Riprendiamo l’esempio di madre e vediamo che le somiglianze con le altre lingue sono evidenti: mère (in francese), mamă (in rumeno), madre (in spagnolo), mãe (in portoghese). Ognuna di queste parlate, inoltre, ha una propria storia, un proprio inizio e una propria evoluzione. Infatti, se un italiano di oggi provasse a leggere la Commedia di Dante, avrebbe certo qualche difficoltà a comprendere alcune parole, però la capirebbe, ovvero gli sembrerebbe di leggere un testo difficile sì, ma in italiano. Questa cosa non accade per un francese o per un inglese, i quali, se provassero a leggere una loro opera del Trecento avrebbero bisogno di un testo a fronte. Questo succede perché le lingue evolvono con tempi diversi. 
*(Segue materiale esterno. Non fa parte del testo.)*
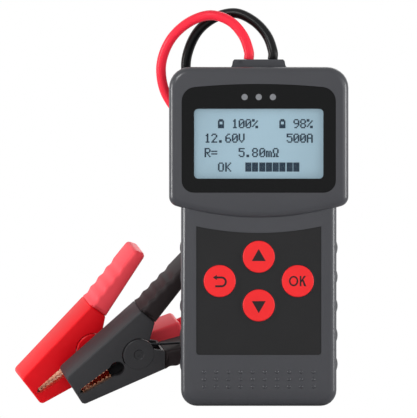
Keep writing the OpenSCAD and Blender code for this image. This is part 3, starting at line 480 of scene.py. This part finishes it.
def make_lens():
    """Dark where the sheet is printed, and almost nothing in the window."""
    finish = start_finish("lens", "#08090a", 0.12, Specular_IOR_Level=0.15)

    def calculate(operation, *values):
        return add_node(finish.node_tree, "ShaderNodeMath", enumerate(values), operation=operation)[0]

    place = add_node(finish.node_tree, "ShaderNodeTexCoord")["Object"]
    part = add_node(finish.node_tree, "ShaderNodeSeparateXYZ", {0: place})
    squares = []
    for axis, middle, half in zip("XZ", WINDOW_MIDDLE, WINDOW_HALF):
        away = calculate("ABSOLUTE", calculate("SUBTRACT", part[axis], middle * MM))
        past = calculate("MAXIMUM", calculate("SUBTRACT", away, (half - WINDOW_CORNER) * MM), 0.0)
        squares.append(calculate("POWER", past, 2.0))
    reach = calculate("SQRT", calculate("ADD", *squares))
    printed = calculate("GREATER_THAN", reach, WINDOW_CORNER * MM)
    alpha = calculate("MAXIMUM", printed, PANE_COVERS)
    finish.node_tree.links.new(alpha, shader_inputs(finish)["Alpha"])
    drift_gloss(finish, 30, 0.13, 0.2)
    finish.blend_method = "BLEND"
    return finish


put_finish(frame["nodes"]["screen_lens"], make_lens())
print("window:", 2 * WINDOW_HALF[0], "by", 2 * WINDOW_HALF[1], "mm")

# %% [markdown]
# ## The display
# The glass of the display is a pale blue grey and is lit from behind. A lamp behind it would need clear
# glass and many samples, so the glass is an opaque plate that glows a little by itself.

# %% Display glass
GLASS_COLOUR = "#9db8c6"

glass = start_finish("display_glass", GLASS_COLOUR, 0.2, Specular_IOR_Level=0.2,
                     Emission_Color=linear(GLASS_COLOUR), Emission_Strength=0.25)
drift_colour(glass, 30, 0.03)
put_finish(frame["nodes"]["display_glass"], glass)
glass_low, glass_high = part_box("display_glass")
print("display glass in mm:", np.round(np.subtract(glass_high, glass_low) / MM, 1))

# %% [markdown]
# The readout is drawn in small dark dots, five across and seven up for each sign. A font would give
# letters with curves, so each sign is written here as its pattern of dots. Each row of a sign is one
# number of five bits, from the highest row down. The readout shows only figures, units and plain signs.

# %% Dot patterns
SIGNS = {
    "0": "0E 11 13 15 19 11 0E", "1": "04 0C 04 04 04 04 0E", "2": "0E 11 01 02 04 08 1F",
    "5": "1F 10 1E 01 01 11 0E", "6": "06 08 10 1E 11 11 0E", "8": "0E 11 11 0E 11 11 0E",
    "9": "0E 11 11 0F 01 02 0C", "%": "18 19 02 04 08 13 03", ".": "00 00 00 00 00 0C 0C",
    "V": "11 11 11 11 11 0A 04", "A": "0E 11 11 1F 11 11 11", "R": "1E 11 11 1E 14 12 11",
    "=": "00 00 1F 00 1F 00 00", "m": "00 00 1A 15 15 15 15", "O": "0E 11 11 11 11 11 0E",
    "K": "11 12 14 18 14 12 11", "W": "0E 11 11 11 0A 0A 1B", "b": "0E 1F 11 11 1F 1F 1F",
    "#": "1F 1F 1F 1F 1F 1F 1F",
}  # W stands for the sign of the ohm, b for a battery and # for a full block
READOUT = ["  b 100%   b 98%", "12.60V      500A", "R=   5.80mW     ", "  OK  ########  "]
print(len(SIGNS), "signs")

# %% [markdown]
# The real dots lie inside the glass. Here every run of dots that touch is one thin plate on its face, and
# the whole readout is one mesh. Each dot is drawn one and a half dots wide, as thick as the real
# strokes look, so the dots are laid on a grid of half widths, and a run starts and ends where that grid
# changes.

# %% From signs to runs of dots
SIGN_PITCH, ROW_PITCH = 3.42, 7.25  # from sign to sign, and from row to row
DOT_W, DOT_H = 0.56, 0.66  # from dot to dot, across and up
TOP_LEFT = (-27.2, 143.2)


def dot_runs(rows):
    """Left end, lower edge and width of every run of dots."""
    found = []
    for r, text in enumerate(rows):
        grid = np.zeros((7, round(len(text) * SIGN_PITCH / DOT_W * 2) + 4), int)
        for c, sign in enumerate(text):
            if sign != " ":
                codes = np.array([int(code, 16) for code in SIGNS[sign].split()])
                down, across = np.nonzero(codes[:, None] >> np.arange(4, -1, -1) & 1)
                start = round(c * SIGN_PITCH / DOT_W * 2) + 2 * across
                grid[down[:, None], start[:, None] + np.arange(3)] = 1
        change = np.diff(grid, axis=1, prepend=0)
        down, begin = np.nonzero(change == 1)
        end = np.nonzero(change == -1)[1]
        left, lower = TOP_LEFT[0] + begin * DOT_W / 2, TOP_LEFT[1] - r * ROW_PITCH - down * DOT_H
        found.append(np.column_stack([left, lower, (end - begin) * DOT_W / 2]))
    return np.vstack(found)


# %% Readout on the glass
DISPLAY_FACE = -11.5  # depth of the front of the glass
INK_T = 0.05  # thickness of a printed plate, the back of which is sunk in what it is printed on
READOUT_PROUD = 0.04
PLATE_H = 0.64


def add_plates(name, runs, height, front, thick):
    """One thin box for each run (x, z, width): its lower left corner, plus each corner of a unit box times
    the size of this one."""
    unit = np.array([(x, y, z) for y in (0, 1) for x, z in ((0, 0), (1, 0), (1, 1), (0, 1))])
    sides = np.array([(0, 1, 2, 3), (5, 4, 7, 6), (4, 0, 3, 7), (1, 5, 6, 2), (3, 2, 6, 7), (4, 5, 1, 0)])
    size = np.column_stack([runs[:, 2], np.full(len(runs), thick), np.full(len(runs), height)])
    start = np.column_stack([runs[:, 0], np.full(len(runs), front), runs[:, 1]])
    points = (start[:, None] + unit * size[:, None]).reshape(-1, 3)
    faces = (np.arange(len(runs))[:, None, None] * 8 + sides).reshape(-1, 4)
    return add_mesh(name, points, faces, smooth=False)


runs = dot_runs(READOUT)
readout = add_plates("readout", runs, PLATE_H, DISPLAY_FACE - READOUT_PROUD, INK_T)
readout_ink = moulded("readout_ink", "#31404f", 0.5, grain_mm=0.5, depth_mm=0.001, drift=0.04, shine=0.1)
put_finish(readout, readout_ink)
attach(readout, "tester")
print(len(runs), "runs of dots in the readout")

# %% [markdown]
# ## Signs on the keys
# Each key is a red button with a dark sign printed on it: two triangles, a return arrow and OK. Painted in
# the key's material, each sign would need a formula of its own. It is drawn as flat outlines instead, and
# each outline gets a little thickness. A sign rides with its key, so it goes in when the key is pressed.

# %% Helpers for flat signs
def add_outlines(name, outlines, front, thick):
    """Thin plate for each outline of (x, z) points, which run anticlockwise seen from the front."""
    points, faces = [], []
    for outline in outlines:
        n, base = len(outline), sum(map(len, points))
        ring = np.arange(n)
        ahead = (ring + 1) % n
        near = np.column_stack([outline[:, 0], np.full(n, front), outline[:, 1]])
        points += [near, near + (0, thick, 0)]
        faces += [(base + ring).tolist(), (base + n + ring)[::-1].tolist()]
        faces += (base + np.column_stack([ring, ring + n, ahead + n, ahead])).tolist()
    return add_mesh(name, np.vstack(points), faces, smooth=False)


def arc(middle, half_size, start, end):
    """Points at middle + half_size * (cos a, sin a), for a from start to end in degrees."""
    a = np.radians(np.linspace(start, end, 16))
    return np.column_stack([np.cos(a), np.sin(a)]) * half_size + middle


def stroke(path, width):
    """Outline of a line of the given width: the path shifted by half the width to both sides."""
    p = np.asarray(path, float)
    along = np.gradient(p, axis=0)
    along /= np.linalg.norm(along, axis=1)[:, None]
    across = np.column_stack([-along[:, 1], along[:, 0]]) * width / 2
    return np.vstack([p - across, (p + across)[::-1]])


# %% Letters and arrows, each about its own middle
LETTER_H, LETTER_STROKE = 5.2, 0.8
ARROW_STROKE = 1.0


def letter_o(middle, width):
    """Oval ring in two halves, so that each is one plain outline."""
    outer = np.array([width, LETTER_H]) / 2
    inner = outer - LETTER_STROKE
    return [np.vstack([arc(middle, outer, start, start + 180), arc(middle, inner, start, start + 180)[::-1]])
            for start in (90, 270)]


def letter_k(left):
    """Stem, arm and leg."""
    low, inner = -LETTER_H / 2, left + LETTER_STROKE
    stem = [(left, low), (inner, low), (inner, -low), (left, -low)]
    arm = [(inner, -0.55), (inner + 0.35, -0.2), (left + 3.1, -low), (left + 2.0, -low), (inner, 0.55)]
    leg = [(left + 1.15, 0.35), (left + 2.15, low), (left + 3.3, low), (left + 1.75, 1.0)]
    return [np.array(stem), np.array(arm), np.array(leg)]


triangle = np.array([(-3.5, -2.15), (3.5, -2.15), (0, 3.9)])
return_path = np.vstack([(-2.2, -2.6), arc((0.9, -0.4), (2.2, 2.2), -90, 90), (-1.4, 1.8)])
return_head = np.array([(-3.4, 1.8), (-1.4, 0.5), (-1.4, 3.1)])

# %% Put the signs on the keys
KEY_AT = {"up": (0, 74.8), "back": (-19.6, 62.6), "ok": (19.6, 62.6), "down": (0, 50.4)}
KEY_FACE = -13.5
SIGN_PROUD = 0.03
KEY_SIGNS = {
    "up": [triangle],
    "down": [triangle[::-1] * (1, -1)],
    "back": [stroke(return_path, ARROW_STROKE), return_head],
    "ok": letter_o((-2.1, 0), 4.7) + letter_k(1.0),
}
sign_ink = moulded("sign_ink", "#2a2022", 0.5, grain_mm=0.4, depth_mm=0.002, shine=0.15)
for key, outlines in KEY_SIGNS.items():
    placed = [outline + KEY_AT[key] for outline in outlines]
    sign = add_outlines(f"{key}_sign", placed, KEY_FACE - SIGN_PROUD, INK_T)
    put_finish(sign, sign_ink)
    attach(sign, key + "_key")
print(len(KEY_SIGNS), "signs on the keys")

# %% [markdown]
# ## Keypad film
# The film round the keys is matt and almost black. Round each key it is raised into a fine soft bead. A
# torus would do, but half of it would lie unseen in the film, so the bead's section is a half circle,
# closed by one point behind it. It is turned round the key's axis, and its grid is closed both ways.

# %% Film and beads
KEYPAD_FACE = -12.8
BEAD_R, BEAD_W, BEAD_H = 8.45, 0.5, 0.2  # radius round the key, and width and height of the bead
BEAD_SUNK = 0.05
SECTION = np.radians([0, 30, 60, 90, 120, 150, 180, 270])  # angles round the bead's section


def ring_faces(rows, columns):
    """Faces of a grid that is closed both ways."""
    row, column = np.meshgrid(np.arange(rows), np.arange(columns), indexing="ij")
    ahead, beside = (row + 1) % rows, (column + 1) % columns
    corners = [(row, column), (ahead, column), (ahead, beside), (row, beside)]
    return np.stack([r * columns + c for r, c in corners], axis=-1).reshape(-1, 4)


def add_bead(name, x, z):
    """Bead: at the angle a round the key and b round the section, the point lies at the distance
    BEAD_R + BEAD_W / 2 * cos b from the key's axis, and BEAD_H * sin b in front of the bead's base."""
    a, b = np.meshgrid(np.linspace(0, 2 * np.pi, 96, endpoint=False), SECTION, indexing="ij")
    r = BEAD_R + BEAD_W / 2 * np.cos(b)
    y = KEYPAD_FACE + BEAD_SUNK - BEAD_H * np.sin(b)
    points = np.stack([x + r * np.cos(a), y, z + r * np.sin(a)], axis=-1)
    return add_mesh(name, points.reshape(-1, 3), ring_faces(*a.shape))


film = moulded("keypad_film", "#232324", 0.5, grain_mm=0.25, depth_mm=0.006, shine=0.15)
put_finish(frame["nodes"]["keypad_panel"], film)
for key, place in KEY_AT.items():
    bead = add_bead(f"{key}_bead", *place)
    put_finish(bead, finishes["black_part"])
    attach(bead, "tester")
print(len(KEY_AT), "beads")

# %% [markdown]
# ## Last step
# The scene is brought up to date once more.

# %% Bring the scene up to date
bpy.context.view_layer.update()
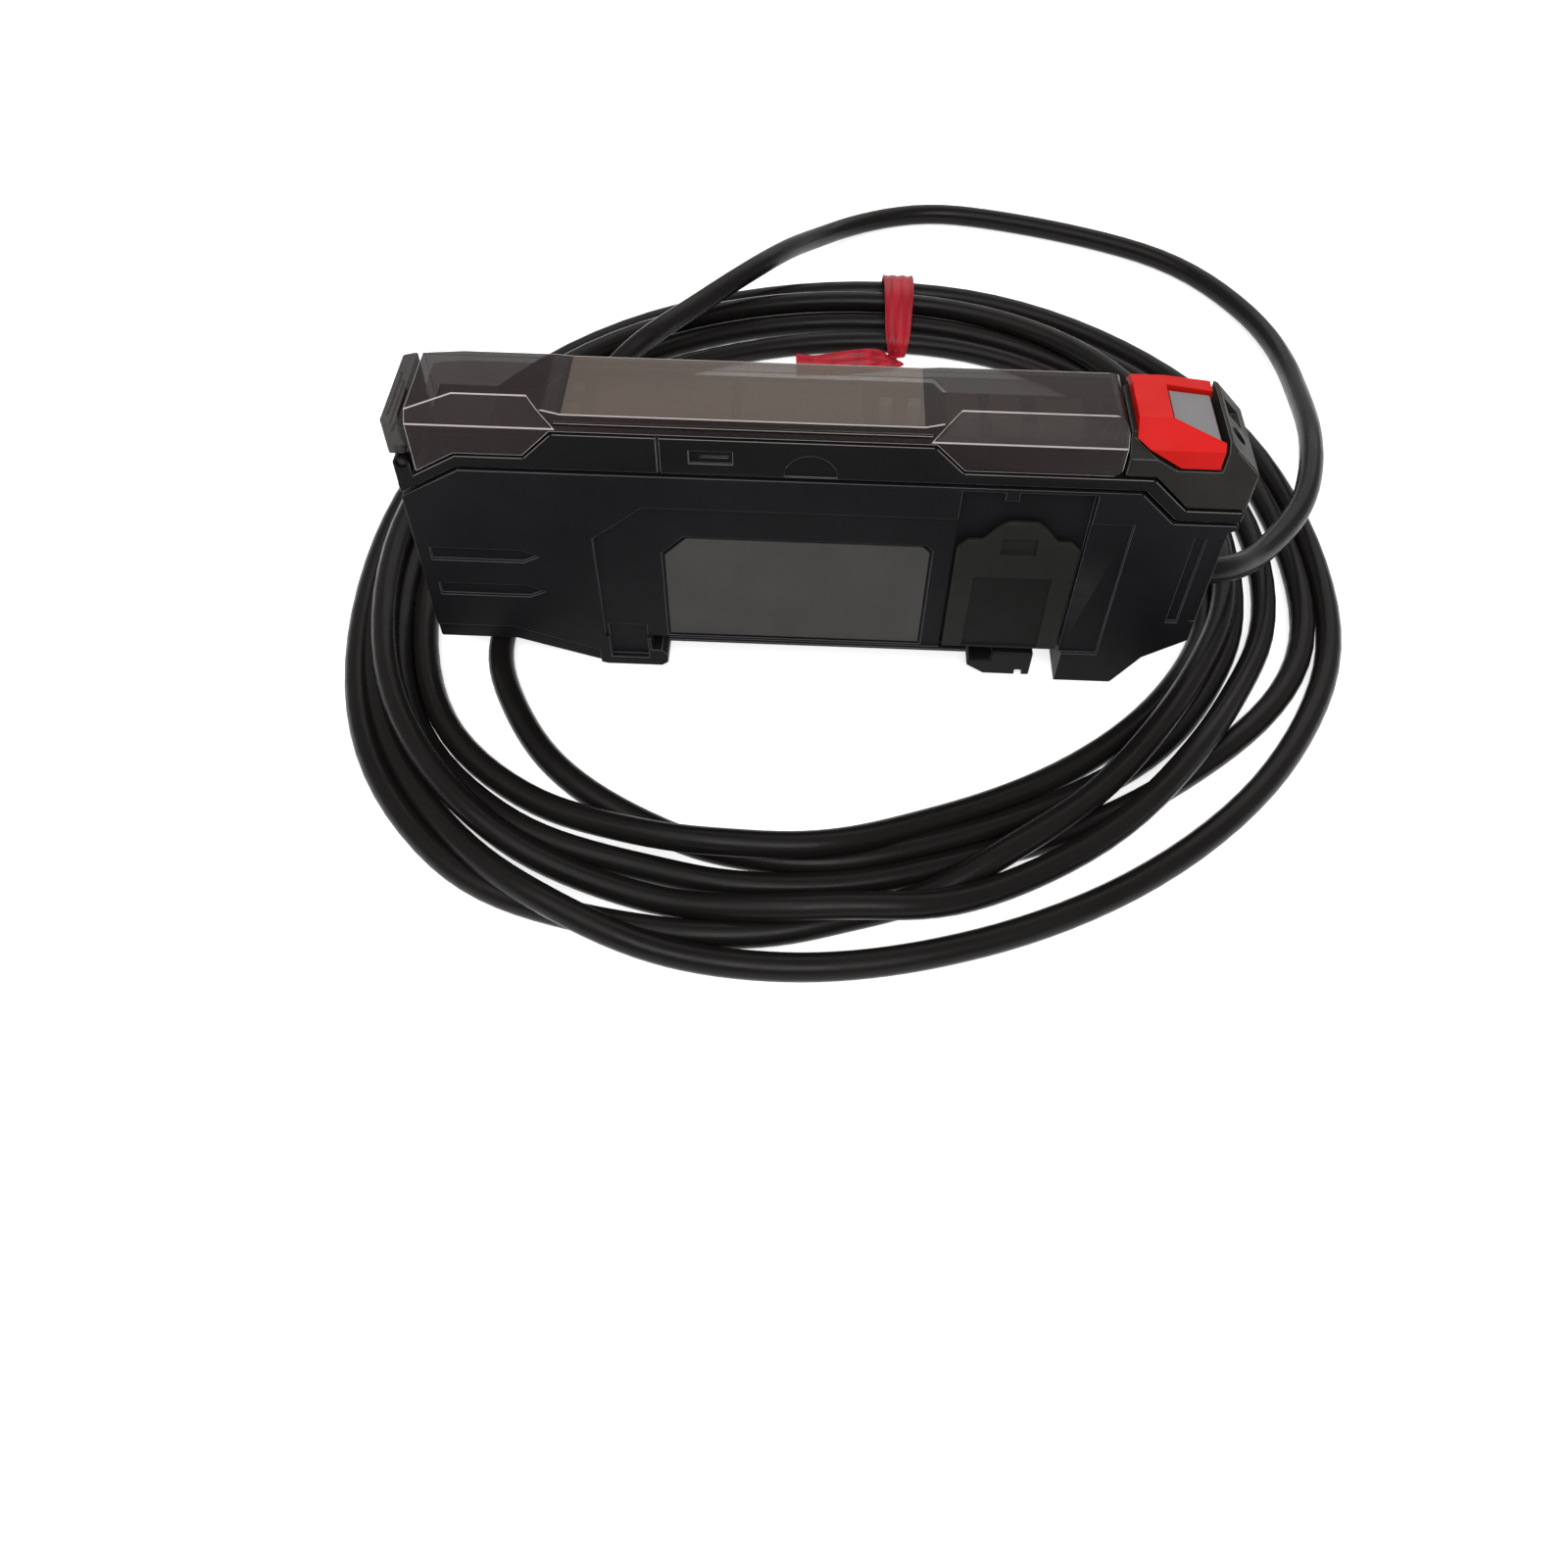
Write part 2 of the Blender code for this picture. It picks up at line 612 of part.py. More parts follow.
def housing_edge(lift):
    """Lower edge of the cover and the end block: strip, flange and strip."""
    strip = seam_line(STRIP_HEIGHT)
    line = [(x, z + lift) for x, z in strip]
    return line[:2] + [
        (WINDOW_LEFT - BAY_RAMP, SEAM_Z + STRIP_HEIGHT + lift),
        (WINDOW_LEFT, FLANGE_Z + lift),
        (WINDOW_RIGHT, FLANGE_Z + lift),
        (WINDOW_RIGHT + BAY_RAMP, SEAM_Z + STRIP_HEIGHT + lift),
    ] + line[2:]


def chamfer_wedge(name, start, end, run_out_start, run_out_end, width, front=True, inset=0.0):
    """Cutter for a 45 degree chamfer along the top front or back edge.

    The ends may run out at a slant, as the window's corners do: there the
    chamfer is shorter at its top than at its foot. An inset moves it inwards.
    """
    slope = width * math.sqrt(2)
    before = run_out_start / slope
    after = run_out_end / slope
    outline = [
        (start + before * (slope + OVER), -OVER), (end - after * (slope + OVER), -OVER),
        (end + after * OVER, slope + OVER), (start - before * OVER, slope + OVER),
    ]
    half = math.sqrt(0.5)
    side = -1 if front else 1
    across = Vector((1, 0, 0))
    down = Vector((0, side * half, -half))
    out = Vector((0, side * half, half))
    origin = Vector((0, side * (BODY_WIDTH / 2 - width), BODY_HEIGHT)) - out * inset
    matrix = Matrix((
        (across.x, down.x, out.x, origin.x),
        (across.y, down.y, out.y, origin.y),
        (across.z, down.z, out.z, origin.z),
        (0, 0, 0, 1)))
    return prism(name, outline, 0, 3 * width, matrix)


def build_lower_case():
    """Black lower housing with the rail seat, side recesses and boards' bay."""
    slope_start = SEAT_LEFT - HOOK_BLOCK
    slope_end = LEFT + FIBRE_FOOT_LENGTH
    end_x = RIGHT - END_RECESS
    block_z = SEAM_END_Z - END_BLOCK_DROP
    outline = [
        (LEFT, FIBRE_FOOT_RAISE), (slope_end, FIBRE_FOOT_RAISE), (slope_start, 0),
        (RIGHT - HEEL_LENGTH, 0), (RIGHT - HEEL_SLOPE_LENGTH, HEEL_SLOPE_Z), (end_x, HEEL_TOP_Z),
        (end_x, block_z), (RIGHT, block_z + END_RECESS / 2),
    ]
    case = prism("lower_case", outline + seam_line(-GAP / 2)[::-1], FRONT, BACK)
    round_edges(case)

    cavity = block("case_cavity", (CAVITY_LEFT, CAVITY_RIGHT), (CAVITY_FRONT, CAVITY_BACK),
                   (CAVITY_FLOOR, BODY_HEIGHT))
    lip = SEAT_LEFT + HOOK_REACH
    claw_tip = SEAT_RIGHT - LATCH_REACH
    ramp_foot = lip - HOOK_RAMP * (1 + OVER / HOOK_LIP_BOTTOM)
    seat_outline = [
        (ramp_foot, -OVER), (lip, HOOK_LIP_BOTTOM), (lip, HOOK_LIP_TOP - 2 * GAP),
        (lip - 2 * GAP, HOOK_LIP_TOP),
        (SEAT_LEFT, HOOK_LIP_TOP), (SEAT_LEFT, SEAT_DEPTH + SEAT_RELIEF),
        (lip + GAP, SEAT_DEPTH + SEAT_RELIEF), (lip + GAP, SEAT_DEPTH),
        (claw_tip - GAP, SEAT_DEPTH), (claw_tip - GAP, SEAT_DEPTH + SEAT_RELIEF),
        (SEAT_RIGHT + LATCH_BAY, SEAT_DEPTH + SEAT_RELIEF), (SEAT_RIGHT + LATCH_BAY, -OVER),
    ]
    seat = prism("rail_seat", seat_outline, FRONT - OVER, BACK + OVER)
    latch_slot = block(
        "latch_slot",
        (SEAT_RIGHT + LATCH_STEM - GAP, SEAT_RIGHT + 2 * LATCH_STEM + LATCH_TRAVEL + GAP),
        (-LATCH_STEM_WIDTH / 2 - GAP, LATCH_STEM_WIDTH / 2 + GAP),
        (SEAT_DEPTH - OVER, CAVITY_FLOOR + OVER))
    band_outline = [
        (LEFT - OVER, -OVER), (slope_start - 2 * GAP, -OVER), (slope_start - 2 * GAP, FOOT_BAND),
        (slope_end, FIBRE_FOOT_RAISE + FOOT_BAND), (LEFT - OVER, FIBRE_FOOT_RAISE + FOOT_BAND),
    ]
    cut(case,
        prism("foot_band_front", band_outline, FRONT - OVER, FRONT + FOOT_BAND_DEPTH),
        prism("foot_band_back", band_outline, BACK - FOOT_BAND_DEPTH, BACK + OVER),
        cavity, seat, latch_slot)

    panel_outline = [
        (PANEL_LEFT, SEAT_DEPTH + GAP), (PANEL_LEFT, PANEL_SHOULDER),
        (PANEL_LEFT + (PANEL_TOP - PANEL_SHOULDER) * PANEL_SLOPE, PANEL_TOP), (PANEL_RIGHT, PANEL_TOP),
        (PANEL_RIGHT, SEAT_DEPTH + GAP),
    ]
    cut(case, prism("side_panel", panel_outline, FRONT - OVER, FRONT + PANEL_DEPTH))
    plate_face = FRONT + PANEL_DEPTH
    cut(case, prism("plate_pocket", plate_outline(0), plate_face - OVER, plate_face + PLATE_POCKET))

    cap_bay = prism("cap_bay", [
        (CAP_LEFT - GAP, SEAT_DEPTH + GAP), (CAP_LEFT - GAP, CAP_BAY_TOP),
        (CAP_LEFT + CAP_NOTCH + GAP, CAP_BAY_TOP), (CAP_LEFT + CAP_NOTCH + GAP, CAP_BAY_TOP - OVER),
        (CAP_LEFT + CAP_NOTCH + 2 * GAP + OVER, CAP_BAY_TOP - OVER),
        (CAP_LEFT + CAP_NOTCH + 2 * GAP + OVER, CAP_BAY_TOP), (CAP_RIGHT + GAP, CAP_BAY_TOP),
        (CAP_RIGHT + GAP, SEAT_DEPTH + GAP)], FRONT - OVER, FRONT + CAP_POCKET)
    middle = (CAP_LEFT + CAP_RIGHT) / 2
    socket_hole = block(
        "socket_hole", (middle - SOCKET_WIDTH / 2 - GAP, middle + SOCKET_WIDTH / 2 + GAP),
        (FRONT - OVER, CAVITY_FRONT + OVER), (SOCKET_BOTTOM - GAP, SOCKET_TOP + GAP))
    cut(case, cap_bay, socket_hole)

    for place, height in (("upper", FIBRE_UPPER_Z), ("lower", FIBRE_LOWER_Z)):
        sleeve = FIBRE_BORE + BUSH_WALL
        cut(case,
            rod("fibre_hole_" + place, sleeve + GAP, (LEFT - OVER, 0, height),
                (CAVITY_LEFT + OVER, 0, height)),
            rod("fibre_face_" + place, sleeve + BUSH_FLANGE + GAP / 2, (LEFT - OVER, 0, height),
                (LEFT + BUSH_FLANGE_LENGTH + GAP, 0, height)))
        start = LEFT + GUIDE_INSET
        end = start + GUIDE_LENGTH
        neck = end - 2 * GUIDE_HALF
        arrow = [
            (start, height - GUIDE_HALF), (neck, height - GUIDE_HALF), (end, height),
            (neck, height + GUIDE_HALF), (start, height + GUIDE_HALF),
        ]
        cut(case, prism("fibre_guide_" + place, arrow, FRONT - OVER, FRONT + PANEL_DEPTH))

    channel = block("outlet_channel", (OUTLET_FACE, RIGHT + OVER), (-CHANNEL_HALF, CHANNEL_HALF),
                    (CHANNEL_BOTTOM, CHANNEL_TOP))
    gland_hole = rod("gland_hole", GLAND_RADIUS + GAP, (CAVITY_RIGHT - OVER, 0, OUTLET_Z),
                     (OUTLET_FACE + OVER, 0, OUTLET_Z), 32)
    gland_seat = rod("gland_seat", GLAND_RADIUS + GLAND_FLANGE + GAP / 2,
                     (GLAND_INNER - GAP, 0, OUTLET_Z), (CAVITY_RIGHT, 0, OUTLET_Z), 32)
    cut(case, channel, gland_hole, gland_seat)
    for side, low, high in (("front", FRONT - OVER, FRONT + PANEL_DEPTH),
                            ("back", BACK - PANEL_DEPTH, BACK + OVER)):
        for number in range(2):
            left = OUTLET_FACE - RIB_WIDTH + number * 2 * RIB_WIDTH
            cut(case, block(f"end_rib_{side}_{number}", (left, left + RIB_WIDTH), (low, high),
                            (CHANNEL_BOTTOM + OVER, CHANNEL_TOP)))
    hook_recess = block("hook_recess", (SEAT_LEFT - HOOK_BLOCK + 2 * GAP, SEAT_LEFT - GAP),
                        (FRONT - OVER, FRONT + HOOK_RECESS_DEPTH),
                        (HOOK_RECESS_BOTTOM, HOOK_RECESS_TOP))
    cut(case, hook_recess)
    return finish(case, (0.012, 0.012, 0.013), 0.45)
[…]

E, in fine, riguardo proprio alle scritture, quand’è che si è iniziato ad usare l’italiano e non più il latino per scrivere? Guardate l’immagine qui sotto:

Si tratta del caso più antico che conosciamo di una scrittura che non è più propriamente latina, ma che presenta forti tratti di volgare italiano, tanto da essere considerata da molti studiosi il primo caso noto di scrittura italiana. Siamo intorno alla prima metà del IX secolo d.C. e sul bordo di un affresco religioso di una piccola cripta di Roma un frate deve avere inciso quella scritta: non dicere ille secrita abboce, ovvero “non dire le segreta a voce alta”, per ammonire i confratelli che probabilmente pronunciavano a voce troppo alta delle preghiere. Non sappiamo se quel frate, il cui nome e i cui pensieri sono persi per sempre nella storia, fosse consapevole o meno di aver scritto con una lingua diversa dal latino. Una lingua che di lì a poco sarebbe diventata quella utilizzata da Dante, Petrarca e Boccaccio, e più in là ancora da Manzoni, Leopardi, Sciascia, dai graffitari degli anni ‘80, dagli innamorati che si scambiano messaggi su Whatsapp, dai tifosi di calcio per i loro striscioni della domenica, dalle migliaia di persone che ogni giorno scrivono su internet o su qualche foglio di carta. Una lingua il cui primo attestato è forse proprio quella scritta in cui si chiede di abbassare i toni, di essere più meditativi, di fare meno rumore.